Et en mai dernier, la France a participé à un exercice militaire avec le Japon et les US.
C’est là encore une première.
Les médias chinois l’ont bien noté.

Ajoutez à cela le Japon qui se militarise à tout va, l’Australie qui parle ouvertement d’un risque de guerre avec la Chine.
Et l’Inde qui s’agite pour faire bon poids.
Bref, et en essayant de se mettre un peu à la place des chinois, on peut comprendre qu’ils vont certainement renforcer leur défense pour répondre à la pression : il y a des voix qui préconisent plus d’armes nucléaires.

Face à ces interventions "démocratiques", il est clair que la militarisation de l’Asie va faire d’énormes progrès dans les années à venir.
Et si vous pensez que tout cet argent serait mieux placé ailleurs, pour lutter contre le réchauffement climatique par exemple, changez de trottoir.

Au fait, à propos de l’Inde, si l’un de vous trouve que nous partageons des valeurs avec l’ultranationaliste Modi, je vous remercie par avance de me préciser lesquelles...

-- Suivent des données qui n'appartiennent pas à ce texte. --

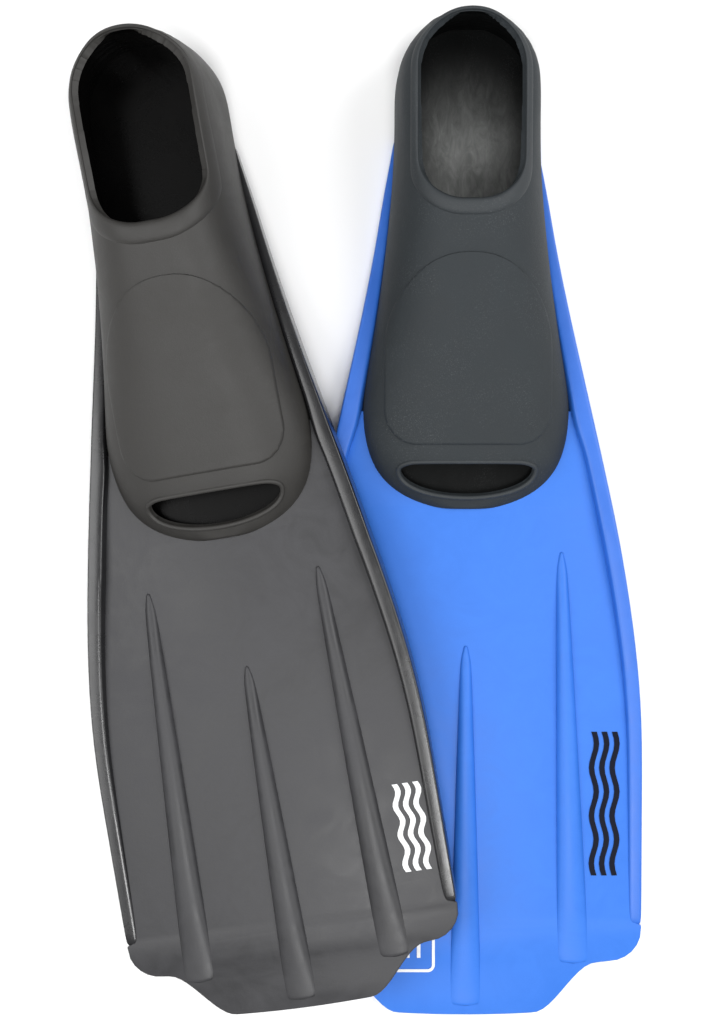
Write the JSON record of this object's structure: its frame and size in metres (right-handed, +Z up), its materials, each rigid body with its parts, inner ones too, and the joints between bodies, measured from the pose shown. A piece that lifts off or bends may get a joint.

23/06/2021 14:56 par Simon Korner

Merci, Georges Rodi, pour ce commentaire très utile qui indique clairement où se trouve la véritable puissance militaire - avec les États-Unis, dont la marine est alignée de manière agressive. Je pense que mon article aurait pu être plus clair à ce sujet.

24/06/2021 08:32 par Georges Rodi

Georges > Simon
... Pas de quoi :)
J’habite en Chine, et il peut être utile de donner le point de vue local, du moins, tel que je le comprends.

J’ai bien essayé d’intervenir sur les forums du Monde, de Libé, du Figaro et autres grands titres qui bouffent du chinois à longueur d’articles.
Sans succès évidemment.
Le simple fait de décrire ce que l’on voit ici... Je dois être considéré comme un agent de propagande.
Je vous assure que mon cerveau est propre, mais pas lavé.

Suite aux écrits de M. Vivas sur le Xinjiang, j’ai découvert le site du Grand Soir, très récemment,.
(Je n’ai pas lu son livre, qui n’est pas arrivé ici, mais j’ai vu son interview sur CGTN)
Et là, mes commentaires passent.
Super.

> Petit message aux Modérateurs.
Merci les gars.
> Et pour les Modératrices...
Merci les... Heu, c’est quoi l’équivalent féminin de gars ????